The exercise:
Print the data exactly, leaving nothing out.
————
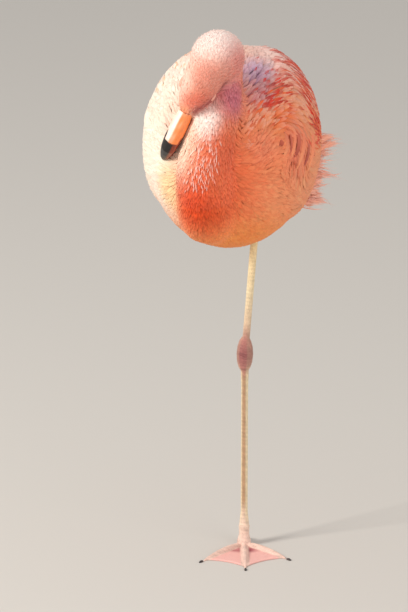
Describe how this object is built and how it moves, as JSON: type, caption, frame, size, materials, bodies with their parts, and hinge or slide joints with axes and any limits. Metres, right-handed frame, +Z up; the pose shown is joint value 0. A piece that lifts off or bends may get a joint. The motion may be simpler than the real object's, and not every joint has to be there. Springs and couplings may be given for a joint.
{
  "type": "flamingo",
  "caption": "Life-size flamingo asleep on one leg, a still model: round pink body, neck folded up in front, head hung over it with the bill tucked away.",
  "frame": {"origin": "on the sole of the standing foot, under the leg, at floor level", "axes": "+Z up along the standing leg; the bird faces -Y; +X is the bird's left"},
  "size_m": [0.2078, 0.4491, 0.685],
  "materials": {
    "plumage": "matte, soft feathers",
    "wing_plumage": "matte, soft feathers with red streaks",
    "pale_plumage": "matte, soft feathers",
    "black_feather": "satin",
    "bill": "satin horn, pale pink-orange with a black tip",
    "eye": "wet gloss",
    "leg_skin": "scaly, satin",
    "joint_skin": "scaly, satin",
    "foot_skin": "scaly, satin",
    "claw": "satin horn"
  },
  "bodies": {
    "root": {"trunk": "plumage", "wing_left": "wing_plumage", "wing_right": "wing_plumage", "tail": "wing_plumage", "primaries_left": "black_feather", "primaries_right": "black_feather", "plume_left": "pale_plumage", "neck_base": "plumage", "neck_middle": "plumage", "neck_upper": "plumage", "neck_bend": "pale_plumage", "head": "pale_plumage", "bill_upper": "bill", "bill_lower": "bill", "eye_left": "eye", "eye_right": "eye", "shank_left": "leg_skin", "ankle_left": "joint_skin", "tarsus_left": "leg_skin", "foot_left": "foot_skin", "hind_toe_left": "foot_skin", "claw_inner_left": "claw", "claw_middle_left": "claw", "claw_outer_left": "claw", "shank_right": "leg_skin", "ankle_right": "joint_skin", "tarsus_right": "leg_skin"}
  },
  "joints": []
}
————
Answer to the task:
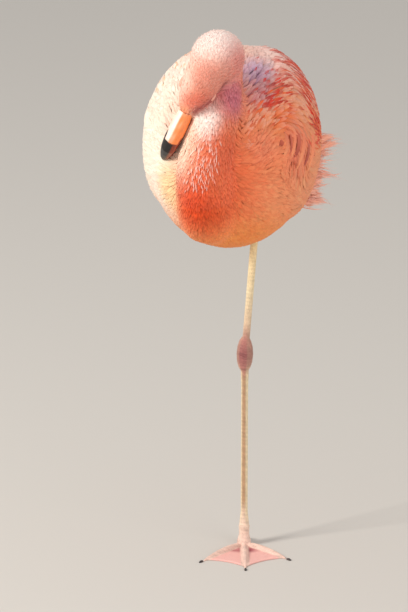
Describe how this object is built and how it moves, as JSON: type, caption, frame, size, materials, bodies with their parts, and hinge or slide joints with axes and any limits. Metres, right-handed frame, +Z up; the pose shown is joint value 0. A piece that lifts off or bends may get a joint. The motion may be simpler than the real object's, and not every joint has to be there. Springs and couplings may be given for a joint.
{
  "type": "flamingo",
  "caption": "Life-size flamingo asleep on one leg, a still model: round pink body, neck folded up in front, head hung over it with the bill tucked away.",
  "frame": {"origin": "on the sole of the standing foot, under the leg, at floor level", "axes": "+Z up along the standing leg; the bird faces -Y; +X is the bird's left"},
  "size_m": [0.2078, 0.4491, 0.685],
  "materials": {
    "plumage": "matte, soft feathers",
    "wing_plumage": "matte, soft feathers with red streaks",
    "pale_plumage": "matte, soft feathers",
    "black_feather": "satin",
    "bill": "satin horn, pale pink-orange with a black tip",
    "eye": "wet gloss",
    "leg_skin": "scaly, satin",
    "joint_skin": "scaly, satin",
    "foot_skin": "scaly, satin",
    "claw": "satin horn"
  },
  "bodies": {
    "root": {"trunk": "plumage", "wing_left": "wing_plumage", "wing_right": "wing_plumage", "tail": "wing_plumage", "primaries_left": "black_feather", "primaries_right": "black_feather", "plume_left": "pale_plumage", "neck_base": "plumage", "neck_middle": "plumage", "neck_upper": "plumage", "neck_bend": "pale_plumage", "head": "pale_plumage", "bill_upper": "bill", "bill_lower": "bill", "eye_left": "eye", "eye_right": "eye", "shank_left": "leg_skin", "ankle_left": "joint_skin", "tarsus_left": "leg_skin", "foot_left": "foot_skin", "hind_toe_left": "foot_skin", "claw_inner_left": "claw", "claw_middle_left": "claw", "claw_outer_left": "claw", "shank_right": "leg_skin", "ankle_right": "joint_skin", "tarsus_right": "leg_skin"}
  },
  "joints": []
}